Access to Phlogiston directories for postgresql[edit]

The Phlogiston scripts run some commands on the postgresql server, which runs under the postgres user, which needs to have access to phlogiston directories via the phlogiston group.

sudo usermod -a -G phlogiston postgres

sudo service postgresql restart

Install Phlogiston[edit]

Get the phlogiston code by cloning it from github. As the phlogiston user:

sudo su - phlogiston

git clone https://github.com/wikimedia/phlogiston.git

exit

Set up web publishing of results[edit]

Configure Nginx[edit]

Configure Nginx to publish from the phlogiston html output directory. Create the following file as /etc/nginx/sites-available/phlogiston:

server {
        server_name localhost;
        listen 80 default_server;
        listen [::]:80 default_server ipv6only=on;
        root /home/phlogiston/html;
        index index.html index.htm;
        ssi on;
        location / {
                 autoindex on;
                # First attempt to serve request as file, then
                # as directory, then fall back to displaying a 404.
                try_files $uri $uri/ =404;
                # Uncomment to enable naxsi on this location
                # include /etc/nginx/naxsi.rules
        }        
}

And run these commands to configure Nginx to use it

sudo rm /etc/nginx/sites-enabled/default

sudo ln /etc/nginx/sites-available/phlogiston /etc/nginx/sites-enabled

sudo service nginx restart

Set up the reports home page[edit]

mkdir /home/phlogiston/html

cp /home/phlogiston/phlogiston/html/index.html /home/phlogiston/html/

cp /home/phlogiston/phlogiston/html/style.css /home/phlogiston/html/

And edit index.html to reflect the scopes being reported.

First run[edit]

sudo su - phlogiston

cd phlogiston

createdb phlogiston

python3 phlogiston.py --initialize

bash batch_phlog.bash -m reconstruct -l true -s xxx

where xxx is a correctly configured scope. Validate the results.

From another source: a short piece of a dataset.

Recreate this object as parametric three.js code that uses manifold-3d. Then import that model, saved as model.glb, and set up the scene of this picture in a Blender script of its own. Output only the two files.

Automate daily reports[edit]

  1. Run a complete reconstruction for all scopes:
    1. bash ~/phlogiston/batch_phlog.bash -m reconstruct -l true -s xxx -s yyy
      1. where xxx and yyy are reporting scopes. Append as many -s zzz as needed.
  2. Create a cron job for the phlogiston user, of the form
    1. 15 4 * * * bash ~/phlogiston/batch_phlog.bash -m incremental -l true -s xxx -s yyy >>~/phlog.log 2>&1
    2. This runs daily at 4:15 am UTC. Set this to be right after the dump is generated from Phabricator, and to run as often as the dump is updated. (Phlogiston can take hours to run, so anything more than daily may not be practical without optimization.)
    3. The file ~/phlog.log can be inspected for status.
      1. In particular, grep Done ~/phlog.log will show one line per scope per reconstruction and/or report.

How to use on other Phabricator instances besides Wikimedia Foundation[edit]

Untested:

1) set up a dump script on Phabricator, like this one, to generate dumps like this one.

2) Customize batch_phlog.bash to point to the new dump file.